The pair have been friends for most of their school years, and have kept in touch through their busiest times. “I can honestly say that I am so happy that Mahalia was named the valedictorian,” Persaud said. “If there is anyone that deserves that top spot, it’s her.”
Mathelier blushed. She thanked Persaud, and said that her salutatorian status was well deserved.
Mathelier, who compiled a GPA of 107.856, was active in the French Club, Model Congress and the social studies and business honor societies, and was treasurer of the English Honor Society. She was secretary of the Key Club, and also served on the National Honor Society executive board.
“I always wanted to be a part of an athletic team too,” she said. So, during her senior year, she tried out for the varsity kickline team, the Rockettes, and made it. “I was so happy!” she said, “That was one of my biggest accomplishments in school. It got really tough at times to balance it all, but in the end, it’s definitely worth it.”
Mathelier developed a passion for law, beginning with an intro to law class as a freshman. In her spare time, she read about local and national laws, and became fascinated with the state court system. She found an opportunity to experience the system firsthand when she volunteered at the Nassau County Youth Court in Hempstead. There, she said, she spoke with children who had committed low-level offenses about their backgrounds, their interests and their aspirations.
“I feel so privileged to live the life I live now,” Mathelier said. “That program really gave me an insight to how others live. The true meaning of it was to show these kids that they can be rehabilitated, and to show them that there’s so much more to life. I want to help them see that, and I want to defend them.”
With the dream of becoming a lawyer, Mathelier will attend Harvard University this fall, and major in economics with a political science minor. She said that her family and her two older brothers nurtured her love for the law through their support.
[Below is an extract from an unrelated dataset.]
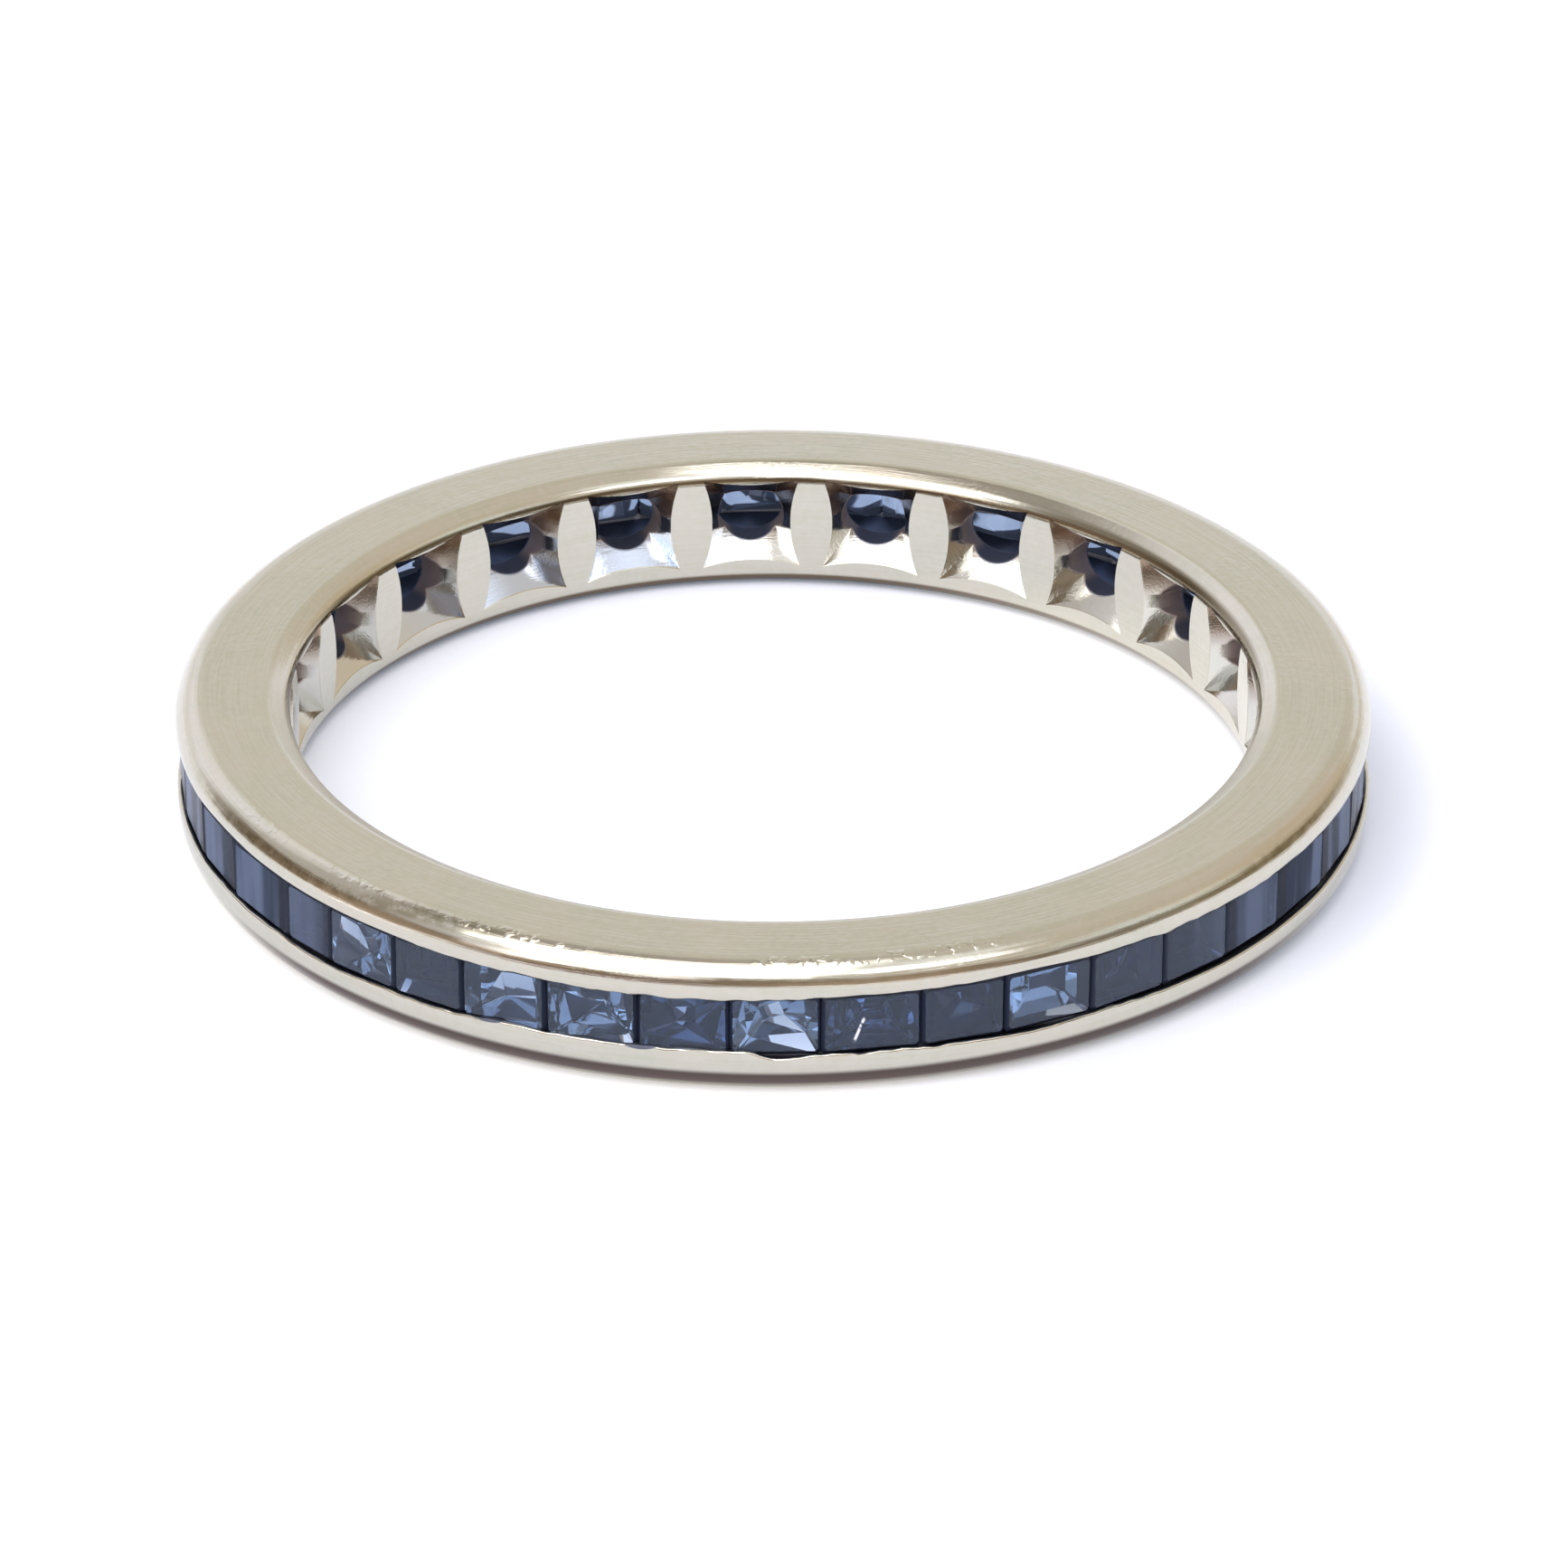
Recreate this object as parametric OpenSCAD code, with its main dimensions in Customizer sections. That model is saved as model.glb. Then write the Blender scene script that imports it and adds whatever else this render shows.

Mathelier occasionally thanking Persaud for her friendship and support, and Persaud nodded in agreement when Mathelier said she sacrificed sleep to achieve her grades.
“I definitely will be catching up on sleep this summer,” said Persaud, who had a GPA of 107.4. She was a member of the history, science and social studies honor societies, and served alongside her friend on the National Honor Society executive board. She was a member of Model Congress, Peer Leaders and Mathletes, and chaired the Key Club.
She has played the viola since elementary school, and has participated in the New York State School Music Association conference. She was a member of the Tri-M Music Honor Society, and said she would continue to play the viola in the future.
“One of the lessons that I’ve learned throughout high school is that just because my friends aren’t doing something, that doesn’t mean that I shouldn’t do it too,” Persaud said. “At first I didn’t want to take a research class, because none of my friends were taking the class. But it turned out to be one of the best things I did in high school.”
That class helped her discover a passion for research. Through Hofstra University’s science program, she conducted a neuroscience research project. She did genetics research at Cold Spring Harbor Laboratory. At North Shore University Hospital in Manhasset, she shadowed doctors and nurses and volunteered in the maternity ward. These experiences, Persaud said, have shaped her interest in medicine and research.
She will head to Georgetown University this fall to study health policy in the medical program. “I really want to become a cardiologist or a pediatric oncologist,” she said. “I also want to continue to do medical research as well. I’m not sure where the future will take me, but I do know that it’s important to not miss any shots or opportunities in life. And that’s something that I’d like my graduating class to walk away with.”